There's one other strange sleep habit that has come up recently. Elijah talks through his sleep ALL NIGHT. Last night from his wake-up around 2am all the way until he woke up at 6:30am, he made noise. His teachers at day care noticed it too. They said that during his naps, they thought he was awake a few times. But when they went over to pick him up, he was still asleep. Usually, persistent noise means he's awake. Last night after over an hour of listening to him I just figured until he starts actually crying I'm going to leave him in his crib. Unfortunately, I couldn't go back to sleep. I just kept waiting for him to wake up and start crying. I put in ear plugs around 3am and that helped me sleep all the way until my alarm went off at 5:45. So I was up from about 1:30 (when I got up to pump) until about 3. Yuck. But, his sleep talking is kind of a good thing. It's training me to learn that every little noise does NOT mean he is going to wake up. I have to learn to let him whine a little, roll over, and go back to sleep on his own. Daniel is very good at this. I am not. I'm such a light sleeper, and I assume that every little noise is the beginning of him starting to wake up. And since we've been bottle feeding him, I want to get up and warm up a bottle before he starts screaming. (Daniel doesn't mind making him scream while he warms up the bottle). I think ear plugs will be very helpful the next few nights. I know I will be able to hear him crying through the ear plugs, but they are just enough to block out a little whining.

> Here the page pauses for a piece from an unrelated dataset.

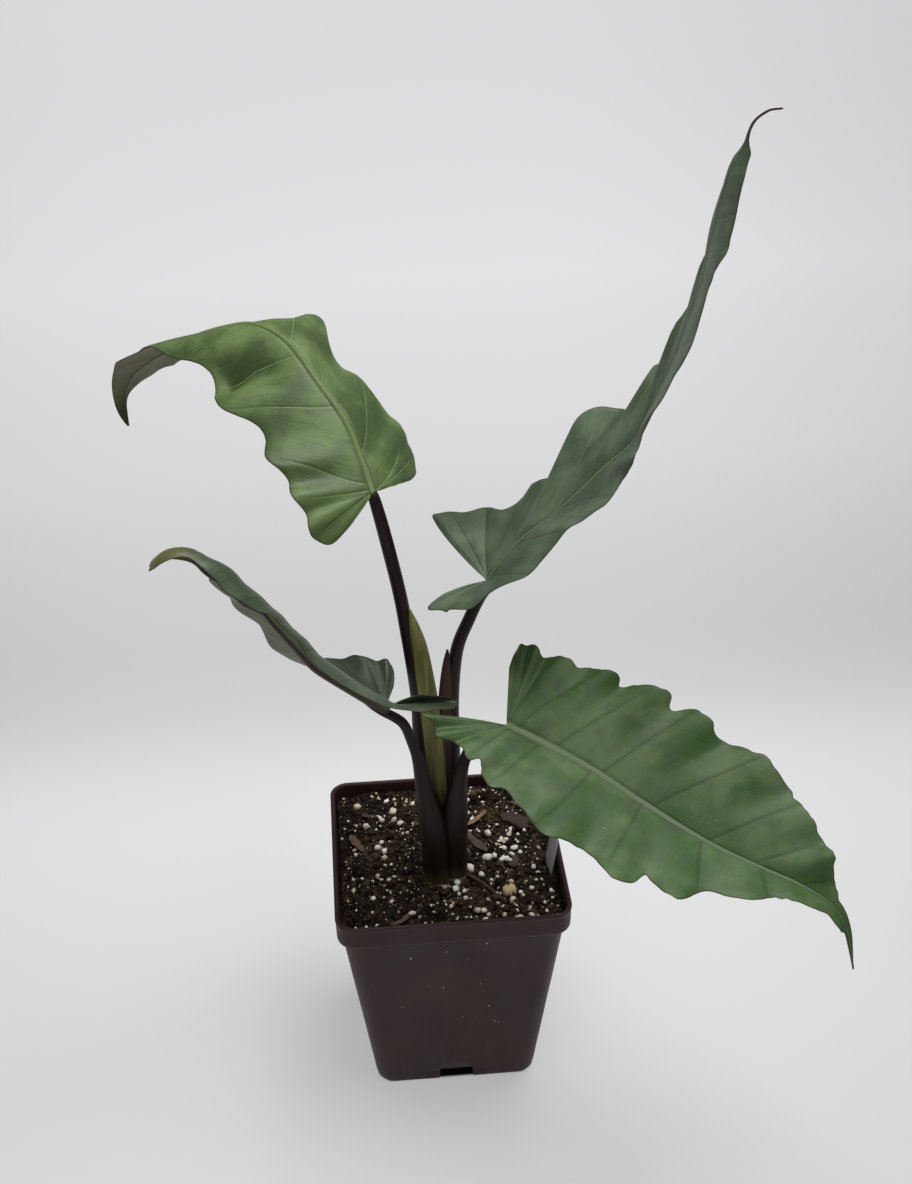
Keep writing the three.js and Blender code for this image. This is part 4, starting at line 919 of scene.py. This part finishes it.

I hope this sleep regression passes. Until then, we will need to once again re-learn how to deal with bedtime and nighttime. As a working mom, sometimes I feel like the entire extent of my mothering happens in the middle of the night. Which is not fun. I am learning for myself the truth behind the statement I have heard many times from other parents: as soon as you get the hang of parenting, your child changes and you have to start all over again.